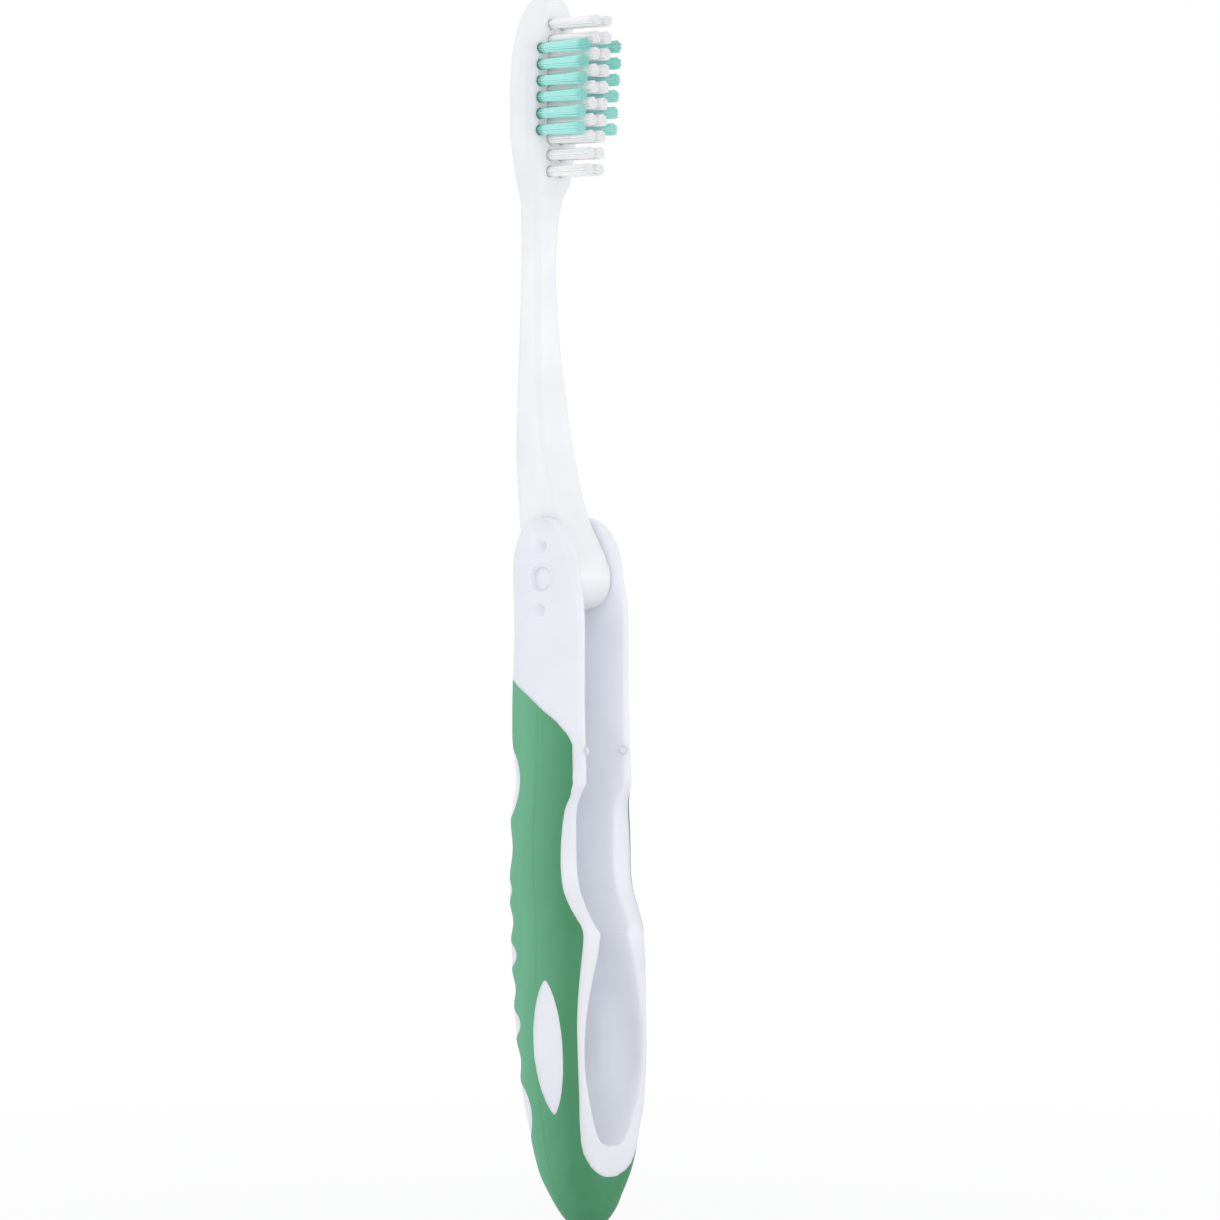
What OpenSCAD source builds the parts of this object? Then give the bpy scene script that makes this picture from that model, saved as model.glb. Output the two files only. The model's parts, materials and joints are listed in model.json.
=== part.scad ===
// Folding travel toothbrush, shown open: Z up along the handle, the bristles face -Y, the butt stands on Z = 0.
// The head and neck turn about a pin between the handle's ears and fold forward into a recess.

/* [Handle] */
// Height of the folded head's tip above the butt
tip_landing = 9.2; // [8.8:0.1:9.6]
// Half of the handle's greatest width
handle_half_w = 7.3; // [6.9:0.05:8.2]
// How far the handle reaches in front of the hinge axis
front_reach = 8.6; // [8:0.05:9.4]
// How far the handle and the head reach behind the hinge axis
back_reach = 8.9; // [8.4:0.05:9.8]
// Length of the rounded butt
butt_len = 9; // [7:0.5:11]
// Radius of the edge along the rims of the recess
rim_r = 0.9; // [0.5:0.05:1.2]
// Thickness of the white wall behind the recess, under the grip
back_wall = 1.6; // [1.2:0.1:2.2]

/* [Recess] */
// Width of the slot between the ears and of the neck's channel
slot_w = 7.4; // [7:0.05:7.8]
// Clearance of the folded head in the widest part of the pocket, on each side
pocket_side_clear = 0.8; // [0.6:0.05:0.95]
// Clearance of the folded bristles at the pocket's lower end
pocket_end_clear = 0.6; // [0.4:0.05:1]
// Height of the narrow waist between the channel and the pocket
waist_z = 42.2; // [41.5:0.1:43]
// Inner corner radius along the foot of the channel
recess_r = 1.1; // [0.7:0.1:1.6]
// Inner corner radius along the foot of the pocket, at the middle of its length
pocket_r = 3; // [2.4:0.1:3.6]
// Distance of the snap nubs below the ears' crown
nub_drop = 32.9; // [29:0.1:34]
// How far a snap nub stands out of its wall
nub_h = 0.3; // [0.15:0.05:0.4]

/* [Grip cover] */
// Thickness of the soft cover
grip_t = 1; // [0.7:0.05:1.3]
// Distance of the cover's upper edge below the ears' crown, at the back
grip_top_drop = 23; // [21:0.1:24]
// Distance of the cover's upper edge below the ears' crown, at the rims
grip_shoulder_drop = 33.6; // [32:0.1:35]
// Drop of the cover's front edge behind the rims' faces
grip_edge_drop = 0.45; // [0.35:0.05:0.8]
// Height of the cover's edge under the pocket
grip_lip_z = 7.9; // [7:0.1:8.6]
// Depth of the dip in each green band down the back
band_dip = 0.45; // [0.2:0.05:0.6]
// Half height of the oval window in each side
oval_half_h = 9.2; // [8:0.1:9.6]
// Half width of the oval window in each side
oval_half_w = 2.7; // [2.2:0.1:3]
// Height of the middle of the oval windows
oval_z = 26; // [25:0.1:27]
// Lean of the oval windows, in degrees
oval_lean = 5; // [0:1:8]

/* [Hinge] */
// Distance of the hinge axis below the crown of the ears
pivot_drop = 8.7; // [8.4:0.1:9.2]
// Height of the ears' domes
ear_rise = 8.4; // [7.8:0.1:8.6]
// Diameter of the hinge pin
pin_d = 3.4; // [2.6:0.1:3.8]
// Running clearance round the pin in the knuckle, on the radius
pin_clear = 0.05; // [0.02:0.01:0.09]
// How deep the ends of the pin lie in the ears' sides
pin_sink = 0.12; // [0.05:0.01:0.3]
// Radius of the knuckle
knuckle_r = 4.4; // [4:0.05:4.5]
// Clearance between the knuckle and each wall of the slot
side_clear = 0.3; // [0.2:0.05:0.45]
// Height of the stop web's top above the hinge axis
stop_rise = 3.5; // [3.2:0.1:4]
// Gap between the neck's heel and the stop web
stop_gap = 0.1; // [0.05:0.01:0.2]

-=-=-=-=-

## TO BE DONE
Your task is to output all of the data above word for word.

## EXERCISE RESPONSE
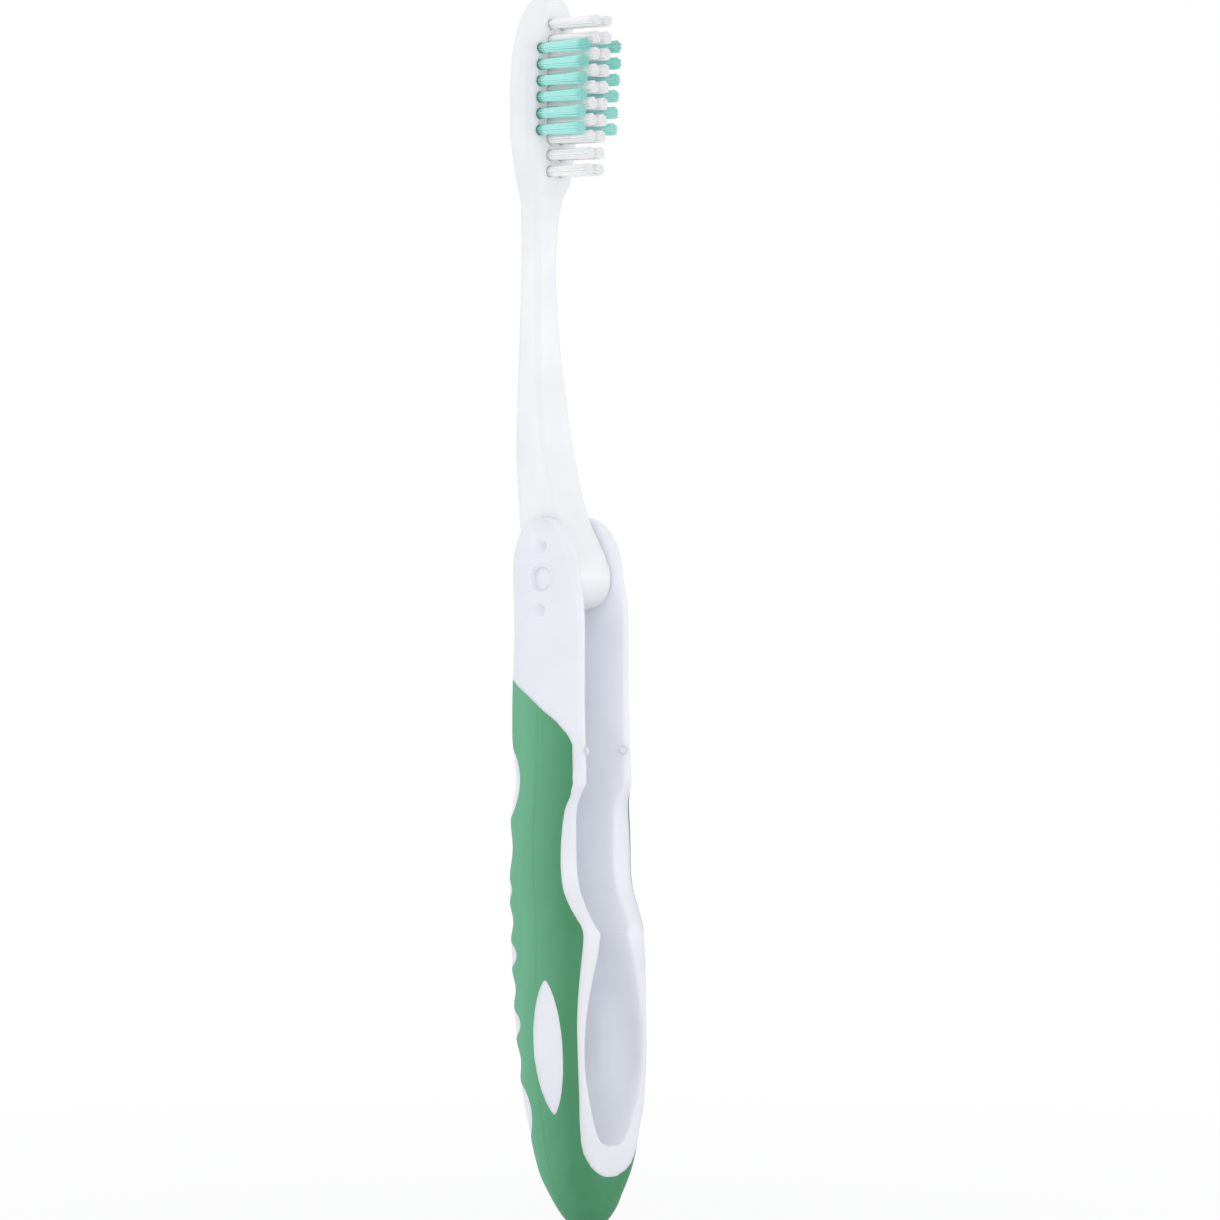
What OpenSCAD source builds the parts of this object? Then give the bpy scene script that makes this picture from that model, saved as model.glb. Output the two files only. The model's parts, materials and joints are listed in model.json.
=== part.scad ===
// Folding travel toothbrush, shown open: Z up along the handle, the bristles face -Y, the butt stands on Z = 0.
// The head and neck turn about a pin between the handle's ears and fold forward into a recess.

/* [Handle] */
// Height of the folded head's tip above the butt
tip_landing = 9.2; // [8.8:0.1:9.6]
// Half of the handle's greatest width
handle_half_w = 7.3; // [6.9:0.05:8.2]
// How far the handle reaches in front of the hinge axis
front_reach = 8.6; // [8:0.05:9.4]
// How far the handle and the head reach behind the hinge axis
back_reach = 8.9; // [8.4:0.05:9.8]
// Length of the rounded butt
butt_len = 9; // [7:0.5:11]
// Radius of the edge along the rims of the recess
rim_r = 0.9; // [0.5:0.05:1.2]
// Thickness of the white wall behind the recess, under the grip
back_wall = 1.6; // [1.2:0.1:2.2]

/* [Recess] */
// Width of the slot between the ears and of the neck's channel
slot_w = 7.4; // [7:0.05:7.8]
// Clearance of the folded head in the widest part of the pocket, on each side
pocket_side_clear = 0.8; // [0.6:0.05:0.95]
// Clearance of the folded bristles at the pocket's lower end
pocket_end_clear = 0.6; // [0.4:0.05:1]
// Height of the narrow waist between the channel and the pocket
waist_z = 42.2; // [41.5:0.1:43]
// Inner corner radius along the foot of the channel
recess_r = 1.1; // [0.7:0.1:1.6]
// Inner corner radius along the foot of the pocket, at the middle of its length
pocket_r = 3; // [2.4:0.1:3.6]
// Distance of the snap nubs below the ears' crown
nub_drop = 32.9; // [29:0.1:34]
// How far a snap nub stands out of its wall
nub_h = 0.3; // [0.15:0.05:0.4]

/* [Grip cover] */
// Thickness of the soft cover
grip_t = 1; // [0.7:0.05:1.3]
// Distance of the cover's upper edge below the ears' crown, at the back
grip_top_drop = 23; // [21:0.1:24]
// Distance of the cover's upper edge below the ears' crown, at the rims
grip_shoulder_drop = 33.6; // [32:0.1:35]
// Drop of the cover's front edge behind the rims' faces
grip_edge_drop = 0.45; // [0.35:0.05:0.8]
// Height of the cover's edge under the pocket
grip_lip_z = 7.9; // [7:0.1:8.6]
// Depth of the dip in each green band down the back
band_dip = 0.45; // [0.2:0.05:0.6]
// Half height of the oval window in each side
oval_half_h = 9.2; // [8:0.1:9.6]
// Half width of the oval window in each side
oval_half_w = 2.7; // [2.2:0.1:3]
// Height of the middle of the oval windows
oval_z = 26; // [25:0.1:27]
// Lean of the oval windows, in degrees
oval_lean = 5; // [0:1:8]

/* [Hinge] */
// Distance of the hinge axis below the crown of the ears
pivot_drop = 8.7; // [8.4:0.1:9.2]
// Height of the ears' domes
ear_rise = 8.4; // [7.8:0.1:8.6]
// Diameter of the hinge pin
pin_d = 3.4; // [2.6:0.1:3.8]
// Running clearance round the pin in the knuckle, on the radius
pin_clear = 0.05; // [0.02:0.01:0.09]
// How deep the ends of the pin lie in the ears' sides
pin_sink = 0.12; // [0.05:0.01:0.3]
// Radius of the knuckle
knuckle_r = 4.4; // [4:0.05:4.5]
// Clearance between the knuckle and each wall of the slot
side_clear = 0.3; // [0.2:0.05:0.45]
// Height of the stop web's top above the hinge axis
stop_rise = 3.5; // [3.2:0.1:4]
// Gap between the neck's heel and the stop web
stop_gap = 0.1; // [0.05:0.01:0.2]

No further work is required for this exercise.